I played around speed wise with a couple options, and an array was the fastest! (remotely quicker than a dictionary, no extra object required now though) In a nutshell:
-Sent my entire record array to a function to populate a new array with each array item being a record, with each field surrounded on both sides with "|" (ie "|Field1Value||Field2Value||Field3Value||etc|") -- this made it easier to verify the correct field is being queried (takes .13 seconds)
-On the userform there are comboboxes for each field in the source data. First record of each (columncount=2) has a text value of "<All Results>" and a value column of "[^\|]*" ("anything but a pipe"), with the boundcolumn having a columnwidth of 0. Each other item in the comboboxes have a col1/TextColumn of the unique values in the "column" and a col2/BoundColumn of the same unique values, only making sure any regex literals are escaped
-On each combobox_change (with a class to catch all), it calls a function that gets the .value of each combobox, surrounding each value with "\|". Then use that as the pattern for the regexp object like you said, getting a count only from the queryable array. (at most .05 seconds each "query", not even noticeable)
-When the user wants to transfer the results to the sheet, it calls a similar function to put the matched 'rows' into a new array for quick worksheet transfer (.05 sec)

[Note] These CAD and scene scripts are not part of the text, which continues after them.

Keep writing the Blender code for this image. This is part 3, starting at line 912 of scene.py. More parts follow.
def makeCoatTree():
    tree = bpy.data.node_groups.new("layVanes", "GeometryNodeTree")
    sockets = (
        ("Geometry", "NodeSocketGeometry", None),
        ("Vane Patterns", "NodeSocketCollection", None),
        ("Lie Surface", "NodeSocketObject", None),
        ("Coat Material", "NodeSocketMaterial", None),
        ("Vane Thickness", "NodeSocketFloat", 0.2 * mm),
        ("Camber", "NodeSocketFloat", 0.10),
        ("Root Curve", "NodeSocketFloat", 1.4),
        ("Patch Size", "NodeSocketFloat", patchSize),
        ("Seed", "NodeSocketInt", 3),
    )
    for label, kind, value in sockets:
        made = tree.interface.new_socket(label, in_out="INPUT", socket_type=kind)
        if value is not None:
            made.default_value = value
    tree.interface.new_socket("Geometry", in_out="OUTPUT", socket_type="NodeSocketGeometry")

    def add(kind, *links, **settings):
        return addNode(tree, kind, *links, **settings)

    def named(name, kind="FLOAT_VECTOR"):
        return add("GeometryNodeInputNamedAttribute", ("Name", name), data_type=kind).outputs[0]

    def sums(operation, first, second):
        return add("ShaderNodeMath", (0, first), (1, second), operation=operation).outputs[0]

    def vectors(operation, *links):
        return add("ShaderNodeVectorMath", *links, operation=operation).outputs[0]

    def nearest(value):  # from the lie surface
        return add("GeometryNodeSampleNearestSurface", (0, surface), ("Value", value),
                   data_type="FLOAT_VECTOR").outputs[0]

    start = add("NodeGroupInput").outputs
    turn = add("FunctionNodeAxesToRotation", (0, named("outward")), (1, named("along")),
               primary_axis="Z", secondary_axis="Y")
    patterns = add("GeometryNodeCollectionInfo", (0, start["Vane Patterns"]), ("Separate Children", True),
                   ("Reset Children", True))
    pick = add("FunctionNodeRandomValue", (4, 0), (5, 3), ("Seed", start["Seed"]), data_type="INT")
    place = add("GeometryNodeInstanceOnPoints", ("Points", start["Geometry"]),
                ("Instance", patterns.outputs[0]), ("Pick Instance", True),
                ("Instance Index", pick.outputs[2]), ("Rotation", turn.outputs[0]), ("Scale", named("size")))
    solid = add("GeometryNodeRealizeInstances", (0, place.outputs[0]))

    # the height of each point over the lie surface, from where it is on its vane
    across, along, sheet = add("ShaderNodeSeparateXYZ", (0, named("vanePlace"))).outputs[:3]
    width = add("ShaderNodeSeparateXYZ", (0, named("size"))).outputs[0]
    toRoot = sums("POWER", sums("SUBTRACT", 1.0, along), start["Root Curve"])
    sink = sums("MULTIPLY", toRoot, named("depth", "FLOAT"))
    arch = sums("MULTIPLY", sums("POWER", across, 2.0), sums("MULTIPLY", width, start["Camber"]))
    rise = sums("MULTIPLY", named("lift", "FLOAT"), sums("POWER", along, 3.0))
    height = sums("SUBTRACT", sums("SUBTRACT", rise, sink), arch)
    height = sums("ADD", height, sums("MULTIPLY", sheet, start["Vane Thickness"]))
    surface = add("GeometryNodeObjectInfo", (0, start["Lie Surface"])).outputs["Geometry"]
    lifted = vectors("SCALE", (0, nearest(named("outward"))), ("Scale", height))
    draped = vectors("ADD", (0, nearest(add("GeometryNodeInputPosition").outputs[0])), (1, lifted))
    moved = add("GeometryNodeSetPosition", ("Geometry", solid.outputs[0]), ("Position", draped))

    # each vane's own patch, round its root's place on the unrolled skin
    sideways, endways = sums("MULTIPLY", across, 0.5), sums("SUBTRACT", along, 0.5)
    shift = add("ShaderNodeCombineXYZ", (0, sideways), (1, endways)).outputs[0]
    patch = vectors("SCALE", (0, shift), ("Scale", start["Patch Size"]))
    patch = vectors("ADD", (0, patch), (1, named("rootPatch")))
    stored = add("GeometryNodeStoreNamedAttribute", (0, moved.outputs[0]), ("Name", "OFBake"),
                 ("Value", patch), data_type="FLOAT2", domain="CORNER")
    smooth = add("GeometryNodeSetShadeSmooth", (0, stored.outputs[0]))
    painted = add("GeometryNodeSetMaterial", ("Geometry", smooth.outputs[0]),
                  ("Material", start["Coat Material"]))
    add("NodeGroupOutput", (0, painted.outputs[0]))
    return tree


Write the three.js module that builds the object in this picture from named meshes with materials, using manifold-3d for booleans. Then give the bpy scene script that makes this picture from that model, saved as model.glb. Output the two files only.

Autofilter was at least twice the speed.. I thought that having a huge string variable containing each record surrounded by nullchars (for easier regex counting) would be faster, and though the querying itself was faster it took a lot longer creating that huge string variable.

Very excited here, and i have a new trick :sneaky: Will likely be very handy for me in the future!

Tommy
06-27-2007, 04:49 PM
WOW take a rough idea and run! I have to admit that was good.:thumb

I will have to break my fingers for typing this but an array of variants is faster (to process) than an array of strings. If you are very careful (which I am not on this) and use the $ qualifier on Left$, Right$ vs Left, Right (of course these are a few examples) it comes a lot closer but not by much.